-- start of COLLECTED DATA --

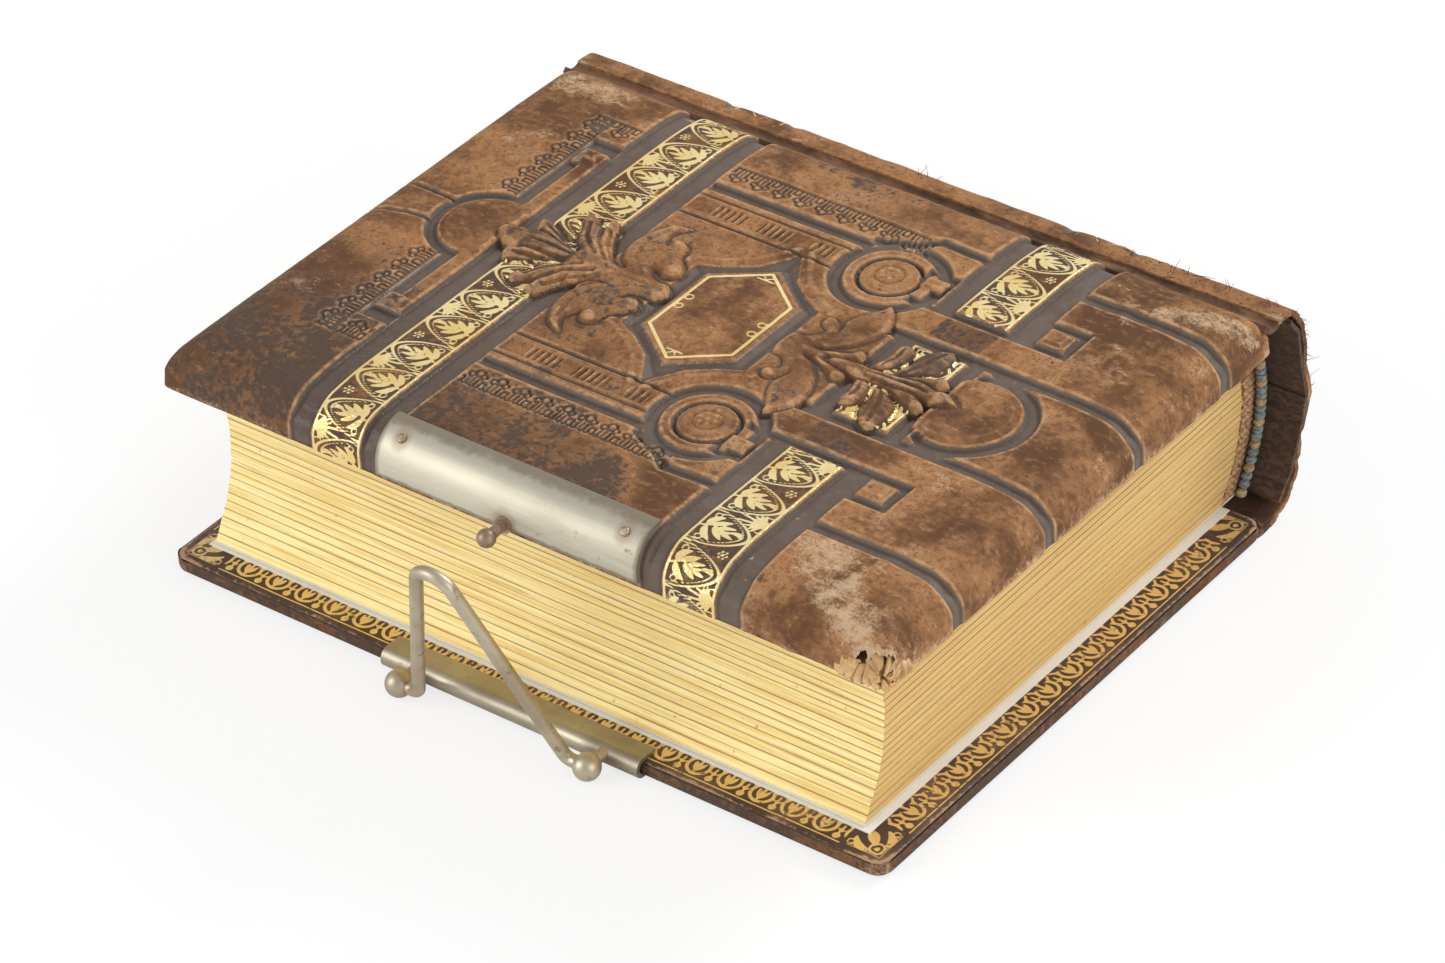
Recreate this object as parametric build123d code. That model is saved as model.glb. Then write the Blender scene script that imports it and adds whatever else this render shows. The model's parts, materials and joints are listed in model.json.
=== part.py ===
"""Clasped leather prayer book: two covers, a two-panel spine, 25 hinged leaves and a wire clasp.

Frame: X runs along the fore edge, -Y is the fore edge and +Y the spine, Z is up.
The book lies closed on its back cover, and the origin is the centre of that cover's underside.
All sizes are in millimetres.
"""
import os
from math import atan2, cos, hypot, radians, sin

from build123d import *

# ---------------------------------------------------------------- covers
board_length = 150.0        # both covers, along X
board_width = 112.0         # both covers, along Y
front_set_back = 2.0        # the front cover lies this much nearer the spine
back_corner_radius = 3.0    # plan corners of the back cover
front_corner_radius = 6.5   # plan corners of the padded front cover
front_top_radius = 6.0      # rounding of the padded cover's upper rim
rim_fillet = 0.7            # small rounding of the leather along the other rims

back_leather_t = 0.7        # leather under the back board
back_board_t = 1.8          # back board
turn_in_t = 0.5             # leather folded over the inside of a board
turn_in_width = 12.0        # how far that fold reaches in from the rim
front_leather_t = 1.1       # leather over the padding
front_board_t = 2.5         # front board
front_padding_t = 4.9       # padding between the front board and its leather
padding_wall_share = 0.99   # most of the padding's height that its rounding takes
endpaper_t = 0.25           # pastedowns and flyleaves
pastedown_overlap = 0.7     # the back pastedown shows this much past the leaves' fore edge
pastedown_tail_overlap = 1.5  # the same at +X

# ---------------------------------------------------------------- leaves
leaf_count = 25
leaf_pitch = 1.32           # from one leaf to the next
leaf_gap = 0.12             # air between two closed leaves
fore_square = 6.5           # the lowest leaf's fore edge lies this far behind the cover's
guard_width = 4.5           # linen guard strip along the spine side of each leaf
head_square = 4.4           # the cover stands this far past the leaves at -X
tail_square = 8.2           # the same at +X
back_overhang = 3.5         # the lowest leaf reaches this far past the board on the spine side
block_lean = 2.5            # the closed block leans towards the spine by this much
block_round = 5.0           # rounding of the block's back
endpaper_gap = 0.1          # air between a pastedown and its flyleaf
lining_t = 0.3              # linen glued over the back of the block
lining_gap = 0.15           # air between the lining and the leaves' guards
band_radius = 1.0           # head and tail band cords
band_gap = 0.15             # air between a band and the ends of the leaves
band_sink = 0.4             # share of a band's radius that lies in front of the block's back

# ---------------------------------------------------------------- spine
joint_width = 2.8           # leather between the back board and the hinge line
front_joint_width = 2.0     # the same on the front cover
joint_leather_t = 1.2       # thickness of both
spine_leather_t = 1.2
spine_liner_t = 0.8
spine_end_gap = 0.5         # the spine stops short of the covers' ends
hinge_slit = 0.15           # half the slit at each leather hinge
front_hinge_drop = 4.45     # the front hinge line lies this far under the padded crown
# each outline point: share of the spine's height, distance past the block's back
spine_low_outline = ((0.067, 3.4), (0.165, 4.6), (0.354, 4.5))
spine_crease = (0.510, 5.3)
spine_high_outline = ((0.684, 4.3), (0.883, 6.0), (0.983, 5.3))

# ---------------------------------------------------------------- clasp
plate_length = 54.0         # both clasp plates, along X
plate_t = 0.8
catch_plate_flat = 0.3      # flat strip of the upper plate on the crown
catch_plate_skirt = 1.65    # straight part of the upper plate below the rounding
clasp_flange = 3.3          # flat flanges of the lower plate, from their edge to the bend
clasp_plate_set_in = 0.2    # its bend starts this far behind the cover's fore edge
rivet_inset = 4.0           # rivet centre from the plate's end
rivet_angle = 37.0          # place of the rivets round the rim, from straight up
rivet_head_r = 0.85
rivet_head_h = 0.5
rivet_shank_r = 0.5
rivet_shank_length = 4.5
rivet_air = 0.06            # air under a rivet's head
stud_drop = 0.85            # stud axis below the start of the plate's skirt
stud_neck_r = 1.0
stud_neck_length = 2.9
stud_ball_r = 1.65
stud_collar_r = 1.6
stud_collar_t = 0.4
wire_r = 1.2
wire_fit = 0.05             # radial clearance of the wire in its lugs
wire_pass = 0.4             # the loop clears the stud's ball by this much
wire_end_gap = 0.25         # between the wire's end and the bottom of its hole
foot_gap = 0.55             # air between the loop's foot and its lug ball
bail_apex_r = 4.0           # centre-line radius of the loop's top
bail_foot_r = 1.8           # centre-line radius of the bends at its feet
bail_lean = 17.5            # the resting loop leans out by this angle from straight up
lug_ball_r = 2.45
lug_spread = 19.8           # lug ball centres from the middle
lug_stem = 1.35             # bare post between the lower plate and the ball
lug_table_gap = 0.15        # air under the lug balls
lug_post_r = 1.1
lug_hole_past = 1.25        # the hole runs this far past the ball's centre

# ---------------------------------------------------------------- worked out
back_cover_t = back_leather_t + back_board_t + turn_in_t
pastedown_top = back_cover_t + endpaper_t
block_bottom = pastedown_top + endpaper_gap + endpaper_t
block_thickness = leaf_count * leaf_pitch
block_top = block_bottom + block_thickness
front_pastedown_z = block_top + endpaper_t + endpaper_gap
front_under = front_pastedown_z + endpaper_t
front_board_z = front_under + turn_in_t
padding_z = front_board_z + front_board_t
front_crown = padding_z + front_padding_t + front_leather_t
front_fore_y = front_set_back - board_width / 2
front_spine_y = front_set_back + board_width / 2
leaf_width = board_width + back_overhang - fore_square
back_edge_y = board_width / 2 + back_overhang
head_x = head_square - board_length / 2
tail_x = board_length / 2 - tail_square
spine_half = board_length / 2 - spine_end_gap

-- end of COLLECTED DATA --

▸ OBJECTIVE:
Every line above that contains the word "shows" should be reported.

▸ COMPLETE RESPONSE:
Recreate this object as parametric build123d code. That model is saved as model.glb. Then write the Blender scene script that imports it and adds whatever else this render shows. The model's parts, materials and joints are listed in model.json.
pastedown_overlap = 0.7     # the back pastedown shows this much past the leaves' fore edge